Co-authors: J.Loizu, S.Lazerson, A.Bhattacharjee, P.Helander

Contact Info:
Princeton Plasma Physics Laboratory
P.O. Box 451
Princeton, NJ   08536
U.S.A.

Abstract Text:
Understanding 3D ideal-MHD equilibria, as described by the ideal force-balance equation, grad p = j cross B, is fundamentally important for understanding both tokamaks & stellarators. Edge-localized modes are believed to be ideal, peeling-ballooning modes; and a `hot-topic' of current research is to suppress these modes using resonant magnetic perturbations (RMPs).

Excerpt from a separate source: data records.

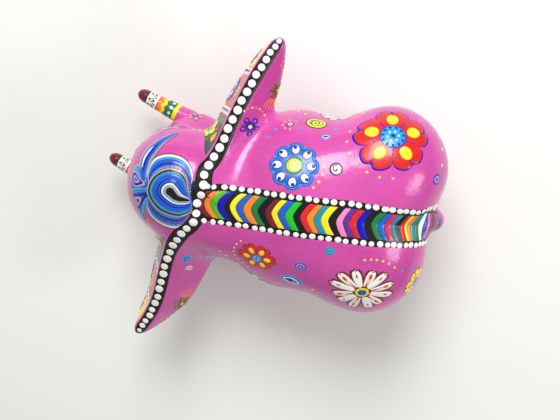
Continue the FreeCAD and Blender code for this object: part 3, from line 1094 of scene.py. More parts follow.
@dataclass
class Motifs:
    """The painter's set of flowers, eyes, spirals and dots, each drawn round a spot."""

    brush: Brushwork

    def ring_of_dots(self, count: int, radius: float, dot: float, paint: Paint, layer: int,
                     begin: float = 0.0, sweep: float = 360.0, stretch: float = 1.0) -> None:
        """Dots evenly round part of a circle; angles in degrees.

        Args:
            count: how many.
            radius: distance from the middle.
            dot: radius of a dot.
            paint: their colour.
            layer: how many coats lie below.
            begin: degrees to the first.
            sweep: degrees covered.
            stretch: height over width.
        """
        full = sweep >= 360
        angles = np.radians(begin + sweep * np.arange(count) / (count if full else max(count - 1, 1)))
        for angle in angles:
            self.brush.disc((radius * math.cos(angle), stretch * radius * math.sin(angle)),
                            dot, paint, layer, turns=12)

    def eye_flower(self, size: float) -> None:
        """Blue flower of eight petals, each a white drop with a pupil, round a spiral.

        Args:
            size: radius in millimetres.
        """
        brush, k = self.brush, size / 15.5
        for reach, paint, layer in ((15.5, Paint.BLUE, 1), (14.6, Paint.SKY, 2), (13.9, Paint.BLUE, 3)):
            brush.blob(k * polar(lambda a, r=reach: r - 2.6 * (1 - np.abs(np.cos(4 * a + 0.4)) ** 0.6),
                                 112), (0, 0), paint, layer)
        for i in range(8):
            angle = (i + 0.5) * math.pi / 4 + 0.29
            out = heading(angle)
            brush.disc(k * 10.2 * out, 3.5 * k, Paint.NAVY, 4, stretch=0.80, turn=angle)
            brush.disc(k * 10.3 * out, 3.0 * k, Paint.WHITE, 5, stretch=0.80, turn=angle)
            brush.disc(k * 11.6 * out + k * 0.4 * np.array([-out[1], out[0]]), 1.35 * k, Paint.NAVY, 6,
                       turns=12)
            gap = angle + math.pi / 8
            brush.disc(k * 13.0 * heading(gap), 0.7 * k, Paint.SKY, 5, turns=10)
        brush.disc((0, 0), 6.0 * k, Paint.NAVY, 4)
        brush.disc((0, 0), 5.4 * k, Paint.LIME, 5)
        brush.disc((0, 0), 4.6 * k, Paint.LEMON, 6)
        self.spiral(3.9 * k, 0.55 * k, Paint.LIME, 7)

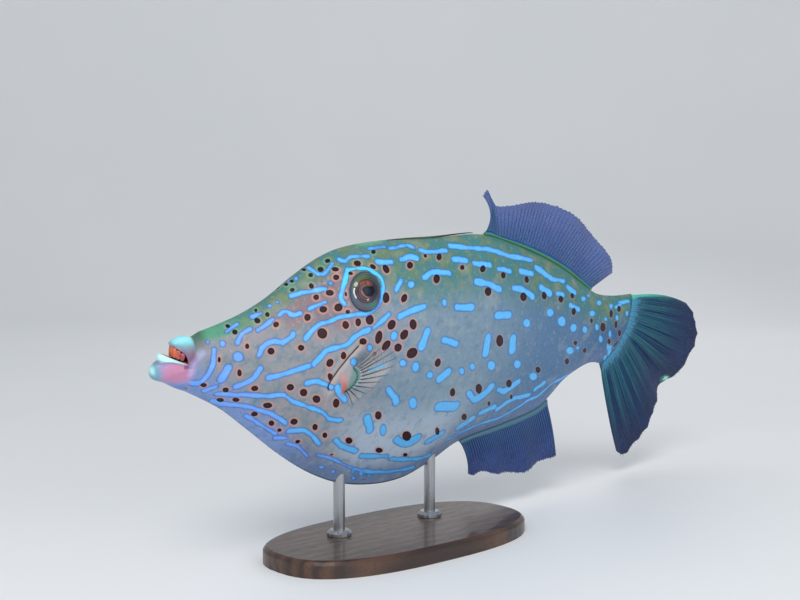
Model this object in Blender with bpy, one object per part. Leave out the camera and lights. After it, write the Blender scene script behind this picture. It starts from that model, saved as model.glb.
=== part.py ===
# Scrawled filefish (Aluterus scriptus), a life-size still model on a plain display stand.
# Metres, +Z up. The head points to -X and the left side faces -Y.
# Stations s and heights z of the fish are in percent of its total length, from the jaw tip.
import math

import bmesh
import bpy
from mathutils import Matrix, Vector

for ob in list(bpy.data.objects):
    bpy.data.objects.remove(ob, do_unlink=True)

# Driving sizes
total_length = 0.60
percent = total_length / 100.0
gap = 0.0003

# Pose: the whole fish banks its back towards -Y, and its rear turns away, droops and twists
bank = math.radians(12.0)
rear_yaw = math.radians(10.0)
rear_droop = math.radians(20.0)
rear_twist = math.radians(6.0)
bend_start = 46.0
bend_end = 90.0
pivot_station = 40.0
pivot_point = Vector((0.027, -0.008, 0.153))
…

However, the nature of ideal-MHD equilibria in 3D geometry is profoundly affected by resonant surfaces, which beget a non-analytic dependence on the boundary. And, in order to preserve quasi-neutrality, non-physical infinite currents arise in equilibria with continuously-nested magnetic surfaces and smooth pressure & transform profiles.

These difficulties are not fundamental flaws in ideal-MHD, which remains perhaps the most successful, relevant yet simplest model of plasma dynamics. It is just that, until recently, self-consistent tractable solutions to the ideal-MHD equilibrium equation for arbitrary 3D geometry had not been discovered.

Recently, for the first time, we computed the 1/x and delta-function current-densities, and we realized that self-consistent solutions demand locally-infinite shear at the resonant surfaces. We introduced a new class of solutions that admit additional delta-function current-densities that produce a discontinuity in the rotational-transform that removes the singularities. Our equilibrium solutions can be computed both perturbatively and using fully-nonlinear equilibrium calculations (with the SPEC code), and we present precise verification calculations.

Most importantly, our solutions yield predictions that are in sharp contrast to previous predictions, with direct implications for understanding the penetration of RMPs: in ideal-MHD, a resonant perturbation penetrates past the rational surface and into the core of the plasma; and the perturbation is magnified by pressure inside the resonant surface, increasingly so as stability limits are approached.